▶ _INSTRUCTIONS FOR THE TASK_
Exactly and only the lines from the one containing "porch_frame()" through the one containing "obj.matrix_parent_inverse = Matrix.Identity(4)" are to be repeated, both ends included.

▶ _AVAILABLE DATA_
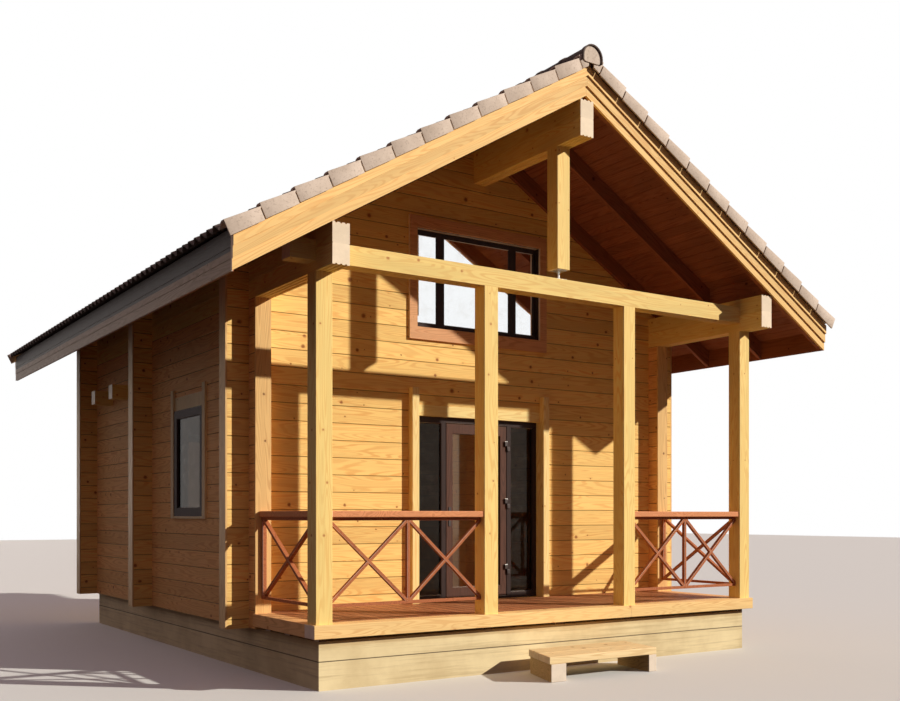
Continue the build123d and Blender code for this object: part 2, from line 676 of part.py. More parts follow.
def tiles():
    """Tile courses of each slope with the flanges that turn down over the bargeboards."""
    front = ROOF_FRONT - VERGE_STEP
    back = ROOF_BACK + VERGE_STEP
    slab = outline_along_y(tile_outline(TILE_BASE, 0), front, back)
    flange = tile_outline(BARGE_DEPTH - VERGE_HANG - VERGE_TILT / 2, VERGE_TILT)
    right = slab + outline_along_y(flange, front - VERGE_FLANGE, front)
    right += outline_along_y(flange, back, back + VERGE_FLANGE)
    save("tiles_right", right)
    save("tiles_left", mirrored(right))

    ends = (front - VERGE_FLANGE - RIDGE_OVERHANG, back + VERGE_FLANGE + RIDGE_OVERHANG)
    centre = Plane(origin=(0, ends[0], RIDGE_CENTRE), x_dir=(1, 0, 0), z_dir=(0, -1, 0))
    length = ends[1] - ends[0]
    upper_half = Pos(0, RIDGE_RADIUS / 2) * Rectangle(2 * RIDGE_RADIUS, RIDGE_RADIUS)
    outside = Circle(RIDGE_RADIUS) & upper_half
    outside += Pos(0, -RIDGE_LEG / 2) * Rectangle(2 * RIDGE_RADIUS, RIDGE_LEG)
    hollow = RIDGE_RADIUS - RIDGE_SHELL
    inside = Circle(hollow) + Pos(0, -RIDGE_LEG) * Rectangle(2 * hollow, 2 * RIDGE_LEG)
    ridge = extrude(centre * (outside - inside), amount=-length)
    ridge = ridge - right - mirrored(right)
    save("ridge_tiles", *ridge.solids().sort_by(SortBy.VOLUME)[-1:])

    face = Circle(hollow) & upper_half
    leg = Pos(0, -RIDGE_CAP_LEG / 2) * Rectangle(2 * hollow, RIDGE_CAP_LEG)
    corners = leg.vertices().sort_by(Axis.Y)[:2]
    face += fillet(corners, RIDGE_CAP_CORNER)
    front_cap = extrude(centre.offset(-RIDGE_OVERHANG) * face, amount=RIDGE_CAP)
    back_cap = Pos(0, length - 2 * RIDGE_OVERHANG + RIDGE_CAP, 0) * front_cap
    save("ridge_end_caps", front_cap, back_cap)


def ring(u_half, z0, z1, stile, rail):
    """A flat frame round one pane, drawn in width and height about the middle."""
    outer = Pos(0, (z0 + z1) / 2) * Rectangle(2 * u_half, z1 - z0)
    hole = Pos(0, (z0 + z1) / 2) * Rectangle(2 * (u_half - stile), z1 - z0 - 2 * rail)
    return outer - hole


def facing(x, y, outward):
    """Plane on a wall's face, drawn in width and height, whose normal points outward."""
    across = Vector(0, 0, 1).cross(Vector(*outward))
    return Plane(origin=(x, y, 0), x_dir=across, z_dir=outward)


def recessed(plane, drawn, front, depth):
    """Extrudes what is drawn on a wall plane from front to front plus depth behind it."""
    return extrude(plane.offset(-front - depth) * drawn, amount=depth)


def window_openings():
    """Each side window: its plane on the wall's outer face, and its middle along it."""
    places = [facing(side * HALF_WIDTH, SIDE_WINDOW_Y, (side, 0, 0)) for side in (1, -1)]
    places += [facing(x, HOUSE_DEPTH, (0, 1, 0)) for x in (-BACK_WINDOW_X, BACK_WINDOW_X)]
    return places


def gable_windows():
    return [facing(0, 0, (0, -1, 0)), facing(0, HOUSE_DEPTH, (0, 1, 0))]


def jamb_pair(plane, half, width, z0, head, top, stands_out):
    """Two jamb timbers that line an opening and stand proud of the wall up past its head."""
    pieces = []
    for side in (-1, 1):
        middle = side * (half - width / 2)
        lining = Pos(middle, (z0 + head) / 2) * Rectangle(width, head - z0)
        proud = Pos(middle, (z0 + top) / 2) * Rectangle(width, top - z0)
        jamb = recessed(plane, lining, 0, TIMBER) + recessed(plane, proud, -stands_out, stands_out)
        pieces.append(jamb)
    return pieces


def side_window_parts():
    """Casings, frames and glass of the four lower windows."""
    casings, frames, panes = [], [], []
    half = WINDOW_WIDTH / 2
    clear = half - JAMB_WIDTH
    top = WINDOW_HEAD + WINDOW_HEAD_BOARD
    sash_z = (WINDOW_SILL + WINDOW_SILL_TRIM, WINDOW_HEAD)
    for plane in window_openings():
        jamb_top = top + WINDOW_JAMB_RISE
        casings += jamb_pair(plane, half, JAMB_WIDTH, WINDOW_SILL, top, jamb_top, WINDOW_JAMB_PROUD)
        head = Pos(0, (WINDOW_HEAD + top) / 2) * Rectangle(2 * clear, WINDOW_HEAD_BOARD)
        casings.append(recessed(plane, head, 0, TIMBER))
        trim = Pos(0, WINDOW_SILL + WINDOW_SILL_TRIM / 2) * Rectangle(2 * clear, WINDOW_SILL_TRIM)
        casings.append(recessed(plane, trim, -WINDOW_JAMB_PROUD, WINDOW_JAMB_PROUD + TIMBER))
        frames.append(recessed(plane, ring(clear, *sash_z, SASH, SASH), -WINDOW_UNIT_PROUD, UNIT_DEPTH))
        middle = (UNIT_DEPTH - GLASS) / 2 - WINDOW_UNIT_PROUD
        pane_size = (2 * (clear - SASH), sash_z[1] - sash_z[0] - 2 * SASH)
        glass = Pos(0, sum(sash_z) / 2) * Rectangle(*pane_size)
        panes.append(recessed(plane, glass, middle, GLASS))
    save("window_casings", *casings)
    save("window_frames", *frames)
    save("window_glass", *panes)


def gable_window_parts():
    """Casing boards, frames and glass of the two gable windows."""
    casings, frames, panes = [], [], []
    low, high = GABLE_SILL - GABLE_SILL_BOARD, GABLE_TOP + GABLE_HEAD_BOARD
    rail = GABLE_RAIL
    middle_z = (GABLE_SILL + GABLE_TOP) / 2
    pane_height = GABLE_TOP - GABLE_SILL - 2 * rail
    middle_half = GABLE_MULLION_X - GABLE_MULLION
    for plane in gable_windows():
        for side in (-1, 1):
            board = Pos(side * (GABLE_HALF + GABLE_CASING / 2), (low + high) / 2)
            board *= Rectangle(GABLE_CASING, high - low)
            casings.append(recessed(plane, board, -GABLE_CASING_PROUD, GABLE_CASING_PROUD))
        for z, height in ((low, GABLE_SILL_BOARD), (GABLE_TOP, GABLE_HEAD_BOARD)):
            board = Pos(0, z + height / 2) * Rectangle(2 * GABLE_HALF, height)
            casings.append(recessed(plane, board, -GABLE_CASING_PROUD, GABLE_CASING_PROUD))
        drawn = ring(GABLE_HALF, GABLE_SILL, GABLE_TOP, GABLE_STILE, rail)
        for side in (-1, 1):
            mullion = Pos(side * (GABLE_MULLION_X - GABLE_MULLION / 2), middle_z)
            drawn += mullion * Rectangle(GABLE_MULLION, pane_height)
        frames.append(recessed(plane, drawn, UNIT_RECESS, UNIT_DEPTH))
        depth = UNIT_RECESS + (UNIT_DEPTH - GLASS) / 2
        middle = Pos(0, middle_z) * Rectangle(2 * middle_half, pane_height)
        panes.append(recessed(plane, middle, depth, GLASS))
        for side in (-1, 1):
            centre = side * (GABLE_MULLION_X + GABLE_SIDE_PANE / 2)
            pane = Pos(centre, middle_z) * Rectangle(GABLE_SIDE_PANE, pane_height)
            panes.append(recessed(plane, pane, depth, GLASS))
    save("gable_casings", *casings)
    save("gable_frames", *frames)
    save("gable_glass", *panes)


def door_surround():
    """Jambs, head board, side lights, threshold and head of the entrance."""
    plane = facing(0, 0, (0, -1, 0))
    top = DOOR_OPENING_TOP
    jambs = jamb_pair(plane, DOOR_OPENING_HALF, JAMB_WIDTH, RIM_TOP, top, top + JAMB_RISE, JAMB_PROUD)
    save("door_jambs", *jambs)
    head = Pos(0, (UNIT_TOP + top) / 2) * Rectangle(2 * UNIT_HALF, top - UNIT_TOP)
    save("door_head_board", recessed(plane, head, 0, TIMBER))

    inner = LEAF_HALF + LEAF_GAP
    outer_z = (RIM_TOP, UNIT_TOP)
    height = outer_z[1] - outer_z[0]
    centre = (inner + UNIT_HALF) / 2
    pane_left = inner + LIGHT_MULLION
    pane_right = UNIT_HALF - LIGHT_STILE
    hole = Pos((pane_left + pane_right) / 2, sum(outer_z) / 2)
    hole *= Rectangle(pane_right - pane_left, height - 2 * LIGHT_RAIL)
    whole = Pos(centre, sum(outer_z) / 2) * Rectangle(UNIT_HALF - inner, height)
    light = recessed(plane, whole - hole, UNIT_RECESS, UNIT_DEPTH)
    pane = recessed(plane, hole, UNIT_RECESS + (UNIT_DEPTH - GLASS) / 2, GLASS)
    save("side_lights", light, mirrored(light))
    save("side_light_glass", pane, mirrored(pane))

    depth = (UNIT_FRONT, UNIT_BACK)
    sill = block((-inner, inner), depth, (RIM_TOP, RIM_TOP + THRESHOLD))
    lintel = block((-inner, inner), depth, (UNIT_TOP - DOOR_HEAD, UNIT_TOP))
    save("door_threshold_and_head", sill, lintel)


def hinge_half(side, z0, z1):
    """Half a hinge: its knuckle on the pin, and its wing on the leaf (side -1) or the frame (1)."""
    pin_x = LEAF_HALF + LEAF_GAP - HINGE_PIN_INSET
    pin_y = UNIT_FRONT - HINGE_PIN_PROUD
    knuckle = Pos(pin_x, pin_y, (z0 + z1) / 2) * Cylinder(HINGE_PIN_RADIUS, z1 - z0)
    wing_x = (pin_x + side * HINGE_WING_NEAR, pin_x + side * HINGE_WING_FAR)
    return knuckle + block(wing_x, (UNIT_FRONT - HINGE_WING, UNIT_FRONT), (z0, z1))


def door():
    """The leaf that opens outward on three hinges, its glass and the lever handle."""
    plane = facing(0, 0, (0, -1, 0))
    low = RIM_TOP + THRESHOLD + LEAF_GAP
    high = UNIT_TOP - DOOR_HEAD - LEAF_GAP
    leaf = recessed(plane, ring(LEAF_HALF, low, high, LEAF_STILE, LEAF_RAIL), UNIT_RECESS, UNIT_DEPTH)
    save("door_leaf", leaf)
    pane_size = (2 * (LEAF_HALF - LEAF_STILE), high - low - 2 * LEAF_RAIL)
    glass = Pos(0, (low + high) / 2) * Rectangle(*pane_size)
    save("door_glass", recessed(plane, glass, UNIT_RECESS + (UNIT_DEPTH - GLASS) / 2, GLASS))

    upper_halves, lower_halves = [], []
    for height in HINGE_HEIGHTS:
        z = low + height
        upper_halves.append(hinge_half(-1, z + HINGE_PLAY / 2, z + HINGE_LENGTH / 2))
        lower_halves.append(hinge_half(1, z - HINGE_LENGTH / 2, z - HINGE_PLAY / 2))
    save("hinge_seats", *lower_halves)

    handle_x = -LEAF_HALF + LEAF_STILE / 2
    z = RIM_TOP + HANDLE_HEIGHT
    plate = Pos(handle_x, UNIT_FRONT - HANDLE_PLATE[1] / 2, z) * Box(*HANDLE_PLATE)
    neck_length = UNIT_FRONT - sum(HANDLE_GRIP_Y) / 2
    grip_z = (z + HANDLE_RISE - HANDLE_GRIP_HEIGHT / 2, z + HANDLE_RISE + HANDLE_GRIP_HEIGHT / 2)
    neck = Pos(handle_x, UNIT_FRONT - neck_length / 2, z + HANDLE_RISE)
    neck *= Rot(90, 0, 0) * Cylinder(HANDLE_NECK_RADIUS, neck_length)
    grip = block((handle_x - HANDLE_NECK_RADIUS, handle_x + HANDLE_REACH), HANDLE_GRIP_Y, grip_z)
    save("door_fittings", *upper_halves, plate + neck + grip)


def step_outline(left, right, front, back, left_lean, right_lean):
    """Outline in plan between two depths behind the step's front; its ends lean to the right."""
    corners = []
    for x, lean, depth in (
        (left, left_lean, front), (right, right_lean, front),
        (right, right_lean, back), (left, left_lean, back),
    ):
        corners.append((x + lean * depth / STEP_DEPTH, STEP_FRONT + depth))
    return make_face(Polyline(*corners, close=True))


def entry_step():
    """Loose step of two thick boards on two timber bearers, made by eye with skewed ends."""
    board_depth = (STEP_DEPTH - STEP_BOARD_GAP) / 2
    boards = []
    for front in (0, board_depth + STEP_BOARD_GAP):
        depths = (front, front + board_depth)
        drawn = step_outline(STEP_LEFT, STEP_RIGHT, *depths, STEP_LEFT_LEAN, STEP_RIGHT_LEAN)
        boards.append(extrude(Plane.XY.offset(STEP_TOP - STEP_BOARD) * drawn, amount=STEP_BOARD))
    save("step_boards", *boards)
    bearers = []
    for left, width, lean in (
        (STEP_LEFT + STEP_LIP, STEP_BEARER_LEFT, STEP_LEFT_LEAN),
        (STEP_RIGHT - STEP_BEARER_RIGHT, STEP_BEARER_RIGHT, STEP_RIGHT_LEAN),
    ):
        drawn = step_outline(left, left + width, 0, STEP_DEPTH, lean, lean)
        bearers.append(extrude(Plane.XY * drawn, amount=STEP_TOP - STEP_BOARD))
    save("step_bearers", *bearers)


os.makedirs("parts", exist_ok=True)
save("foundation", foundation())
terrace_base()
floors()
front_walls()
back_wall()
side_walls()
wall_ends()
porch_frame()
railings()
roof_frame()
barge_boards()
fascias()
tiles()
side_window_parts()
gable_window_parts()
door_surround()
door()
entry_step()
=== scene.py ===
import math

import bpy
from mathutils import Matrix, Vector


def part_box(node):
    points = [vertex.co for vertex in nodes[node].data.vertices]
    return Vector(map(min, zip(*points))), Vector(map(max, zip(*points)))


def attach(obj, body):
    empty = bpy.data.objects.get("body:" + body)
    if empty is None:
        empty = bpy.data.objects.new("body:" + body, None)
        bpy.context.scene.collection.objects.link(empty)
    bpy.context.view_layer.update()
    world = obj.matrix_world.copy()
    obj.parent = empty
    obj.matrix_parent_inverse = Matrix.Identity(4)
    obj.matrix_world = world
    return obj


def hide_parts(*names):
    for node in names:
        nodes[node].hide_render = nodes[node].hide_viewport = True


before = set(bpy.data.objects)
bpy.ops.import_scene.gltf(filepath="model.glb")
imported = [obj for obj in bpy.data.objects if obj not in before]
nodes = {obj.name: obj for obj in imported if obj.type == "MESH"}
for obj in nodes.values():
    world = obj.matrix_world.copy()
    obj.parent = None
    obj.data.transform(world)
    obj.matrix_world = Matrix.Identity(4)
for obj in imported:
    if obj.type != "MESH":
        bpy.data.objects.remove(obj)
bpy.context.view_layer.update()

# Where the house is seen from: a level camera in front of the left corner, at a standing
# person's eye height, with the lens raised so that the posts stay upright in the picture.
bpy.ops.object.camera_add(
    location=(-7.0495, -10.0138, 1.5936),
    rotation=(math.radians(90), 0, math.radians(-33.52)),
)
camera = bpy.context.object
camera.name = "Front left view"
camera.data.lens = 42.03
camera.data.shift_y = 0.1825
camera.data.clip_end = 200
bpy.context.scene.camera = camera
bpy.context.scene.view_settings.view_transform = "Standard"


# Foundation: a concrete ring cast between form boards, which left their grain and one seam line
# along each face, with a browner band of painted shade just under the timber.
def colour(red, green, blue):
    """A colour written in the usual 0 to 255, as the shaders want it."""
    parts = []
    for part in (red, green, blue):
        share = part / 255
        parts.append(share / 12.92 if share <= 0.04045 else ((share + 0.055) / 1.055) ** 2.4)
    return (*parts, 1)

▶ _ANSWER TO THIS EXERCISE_
porch_frame()
railings()
roof_frame()
barge_boards()
fascias()
tiles()
side_window_parts()
gable_window_parts()
door_surround()
door()
entry_step()
=== scene.py ===
import math

import bpy
from mathutils import Matrix, Vector


def part_box(node):
    points = [vertex.co for vertex in nodes[node].data.vertices]
    return Vector(map(min, zip(*points))), Vector(map(max, zip(*points)))


def attach(obj, body):
    empty = bpy.data.objects.get("body:" + body)
    if empty is None:
        empty = bpy.data.objects.new("body:" + body, None)
        bpy.context.scene.collection.objects.link(empty)
    bpy.context.view_layer.update()
    world = obj.matrix_world.copy()
    obj.parent = empty
    obj.matrix_parent_inverse = Matrix.Identity(4)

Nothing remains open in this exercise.